Nonetheless, some may still say funding weight loss helps people fulfil what they “really” want to do i.e. their “real” conception of the good life. What some individuals do and what they “really” want are said to be two very different things. Indeed, in 2019 38% of people said they were trying to lose weight, and many probably failed. It is then argued these individuals should be helped to fulfil what they “really” want to do.
However, this argument justifies absurd measures. If government is going to subsidise individuals in pursuing what they “really” want to do, the sky becomes the limit. Is government supposed to subsidise hobbies such as painting and piano playing then, many people “really” want to take these up, but never do? Should it employ painting coaches, or pay new pianists for every scale learnt? If my reader answers no, then they too deny the justification for funding weight loss: Namely, the government should fund or subsidise what people “really” want to do, but nonetheless don’t.
No one is denying what people “really” (or, or more accurately, ideally) want to do is in many cases different to what they actually end up doing, but this isn’t a good enough justification to warrant taxation to fund or subsidise the relevant activity.
Besides, the private sector makes services available, which once bought, lock you into pursuing what you “really” want to do anyway. Your moments of strong commitment to losing weight e.g. signing up to a private exercise class, can ensure your `lower` self is governed by your `higher` self. Weight Watchers offer full in-person training, app and mentoring from as little as £2.65 a week. Given we’re talking about the overweight and obese here; one could hardly argue they can’t afford it.
Nonetheless, let me pre-empt the almost inevitable reply that the overweight poor can’t afford a healthy diet. As the IEA’s Christopher Snowdon has demonstrated it’s simply a myth to say eating healthy food is more expensive than buying “junk” food. Consumers can adequately acquire their `five a day`, for less than a £1 a day. That means a minimum wage worker need only work less than an hour to provide for a whole week of his expenditure on fruit and vegetables.

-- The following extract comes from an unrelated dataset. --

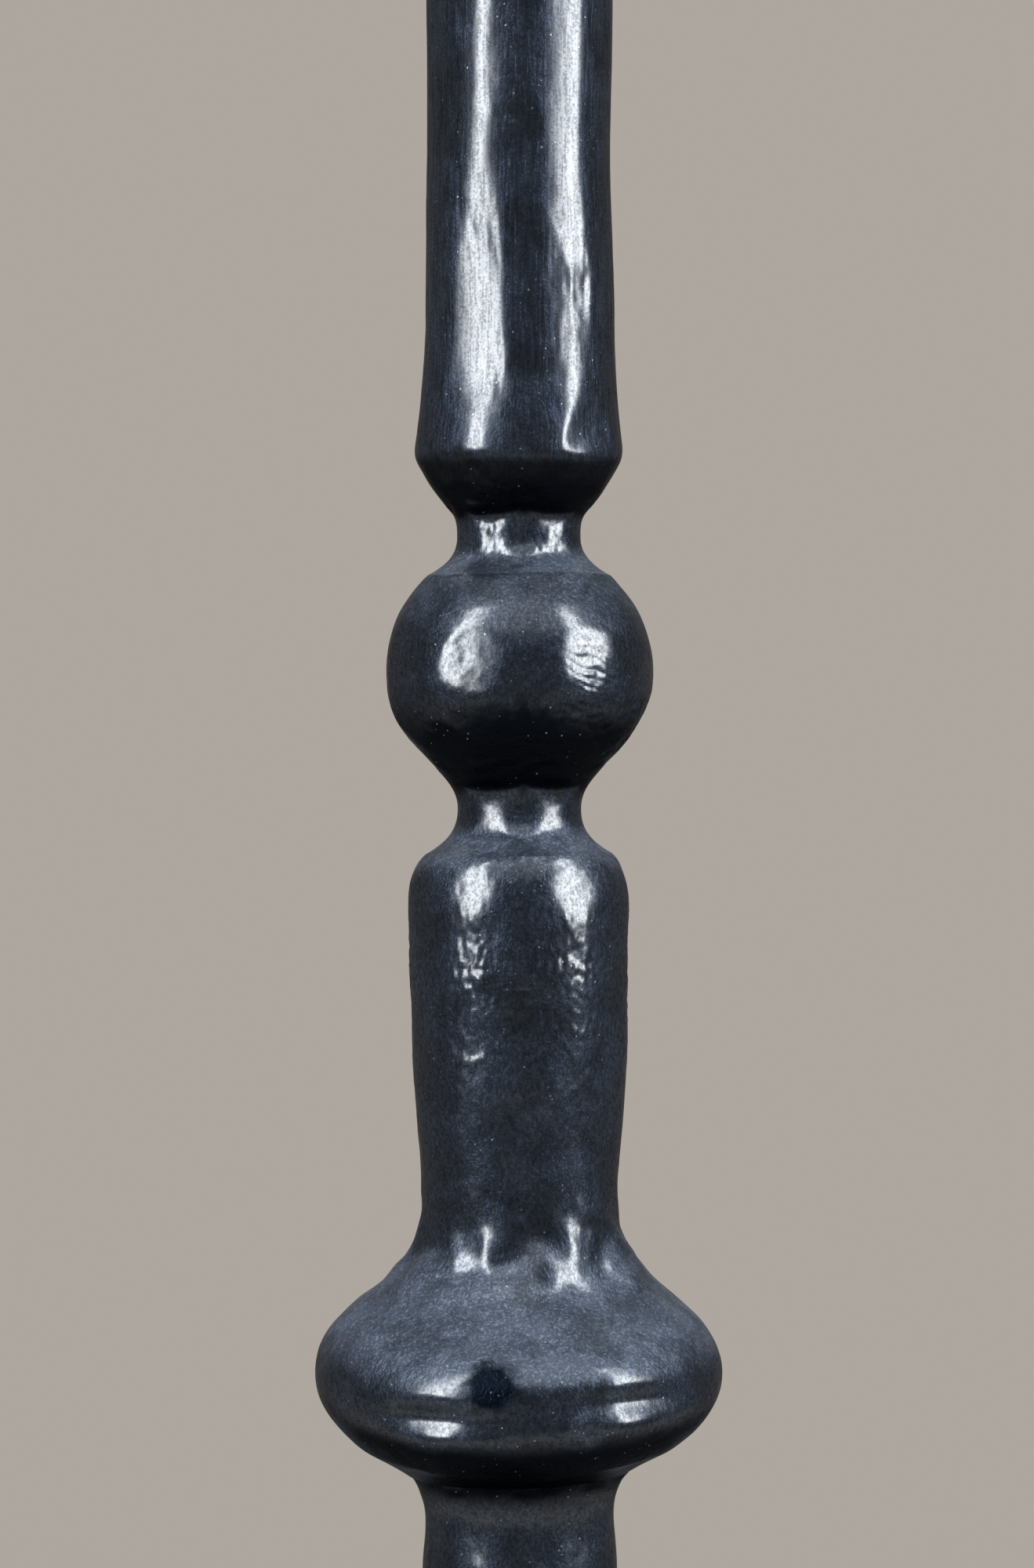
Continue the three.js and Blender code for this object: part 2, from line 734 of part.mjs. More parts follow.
function wireRing(alongSlant) {
  const [r, z] = onSlant(alongSlant, wireIn);
  const section = [];
  for (let i = 0; i < wireSides; i++) {
    const angle = (i * 2 * Math.PI) / wireSides;
    section.push(new THREE.Vector2(r + wireR * Math.cos(angle), z + wireR * Math.sin(angle)));
  }
  return turned(section, shadeSides);
}
add("bottom_wire", wireRing(wireUp), wireWhite, shadeZ);
add("top_wire", wireRing(slantL - wireUp), wireWhite, shadeZ);

// A cloth binding covers each end: up over the face on one side, and over the edge as far as the liner.
function binding(edge, side) {
  const hem = edge + side * bindingW;
  const fold = edge + side * bindingT;
  const outer = -seatGap - bindingT;
  const inner = layersT + seatGap;
  const outline = new Outline(...onSlant(hem, -seatGap))
    .line(onSlant(hem, outer), onSlant(edge, outer), onSlant(edge, inner))
    .line(onSlant(fold, inner), onSlant(fold, -seatGap));
  return turned(outline.points(1), shadeSides);
}
add("bottom_binding", binding(0, 1), linen, shadeZ);
add("top_binding", binding(slantL, -1), linen, shadeZ);

// Spider: a flat hub between the two shade rings, and wire arms down to the bottom wire
add("spider_hub", ring(hubR, hubBoreR, 0, hubT), wireWhite, hubZ);

function spiderArm(turn) {
  const [wireAtR, wireAtZ] = onSlant(wireUp, wireIn);
  const inner = new THREE.Vector3(hubR + seatGap + armR / 2, 0, hubZ + hubT / 2);
  const outer = new THREE.Vector3(wireAtR - wireR - seatGap - armR / 2, 0, shadeZ + wireAtZ);
  const along = outer.clone().sub(inner);
  const arm = new THREE.CylinderGeometry(armR, armR, along.length(), armSides);
  const upright = new THREE.Vector3(0, 1, 0);
  arm.applyQuaternion(new THREE.Quaternion().setFromUnitVectors(upright, along.normalize()));
  arm.translate(...inner.clone().add(outer).multiplyScalar(0.5).toArray());
  return arm.rotateZ(turn);
}
for (let i = 0; i < armCount; i++) {
  const turn = -Math.PI / 2 + (i * 2 * Math.PI) / armCount;
  add(`spider_arm_${i + 1}`, spiderArm(turn), wireWhite);
}

export default lamp;
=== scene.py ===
# A floor lamp of black-waxed iron with a linen shade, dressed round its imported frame. Metres, +Z up, with
# the lamp's foot on the floor at the origin and its front towards -Y.

import math

import bmesh
import bpy
import numpy as np
from mathutils import Euler, Matrix, Vector, noise
from mathutils.geometry import interpolate_bezier


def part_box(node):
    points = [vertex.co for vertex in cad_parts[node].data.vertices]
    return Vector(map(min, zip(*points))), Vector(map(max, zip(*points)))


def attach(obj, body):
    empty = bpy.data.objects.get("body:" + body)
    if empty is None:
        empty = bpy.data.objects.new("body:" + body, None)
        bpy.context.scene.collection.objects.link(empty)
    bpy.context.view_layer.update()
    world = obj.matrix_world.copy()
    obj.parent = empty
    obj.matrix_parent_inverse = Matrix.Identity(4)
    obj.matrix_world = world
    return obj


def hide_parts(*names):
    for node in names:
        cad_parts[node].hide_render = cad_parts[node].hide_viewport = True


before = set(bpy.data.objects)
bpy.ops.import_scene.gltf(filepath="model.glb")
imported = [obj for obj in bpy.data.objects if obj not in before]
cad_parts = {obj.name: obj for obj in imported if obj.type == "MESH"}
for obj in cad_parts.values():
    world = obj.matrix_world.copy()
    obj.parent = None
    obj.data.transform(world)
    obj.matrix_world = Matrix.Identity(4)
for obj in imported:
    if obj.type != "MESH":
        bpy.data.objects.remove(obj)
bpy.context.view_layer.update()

# Camera. The lens stands three quarters of a metre in front of the stem, a little above the ball, and sees
# a quarter of a metre of the stem, of which one millimetre is eight rows of the picture.
mm = 0.001
picture_size = (1319, 2000)
rows_per_mm = 8
knop_foot_row = 1880
horizon_row = 890
stem_column = 662
view_distance = 776 * mm
sensor_height = 24


def height_of(row):
    """The height at the stem's axis that a row of the picture shows."""
    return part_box("knop_sleeve")[0].z + (knop_foot_row - row) / rows_per_mm * mm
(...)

Indeed, the bottom 10% of households spend 4.1% of their disposable income on cakes, biscuits, buns, chocolate, sweets, ice cream, soft drinks and alcohol. This compares to 2.9% on fruit and vegetables. By purchasing a quarter less “junk” food the poorest in society could increase their fruit and vegetable consumption by a third. Basically, being poor is no excuse for eating “junk” food, if, and I stress this conditional, you wish to lose weight.
Nevertheless, the elephant in the room to this discussion has been the NHS. Proponents of the £100m investment rightly point to the fiscal spillover cost of obesity, which net is around £2.47bn. Taxation is therefore £2.47bn higher as result of the overweight and obese failing to pay their way for their lifestyle.
However, these facts still don’t warrant the £100m investment. First, the £100m probably won’t reduce the NHS obesity bill by more than £100m, meaning the scheme will probably increase the net fiscal cost of obesity, meaning taxation must increase. And second, there are far more effective ways of ensuring the overweight pay their way.
The government could charge the overweight for the additional costs they imposed on the NHS compared to healthy individuals. The £2.47bn could be charged to those who incurred the costs. Undoubtedly, it will be suggested the poor obese couldn’t afford the bills, so the government must stick to the outlined schemes. Nonetheless, the very poor could be charged by deducting the additional cost of treatment from their benefits over a period of years.
I’ve almost become overweight during lockdown, and I don’t regret it at all. I like my food, and I’m willing to face the consequences of that. I take no issue with those who wish to lose weight, but what I do object to is politicians insisting upon taxing the happily overweight to subsidise the unhappily overweight. Ultimately, the waistline of the individual is nothing to do with the state, nor should it ever.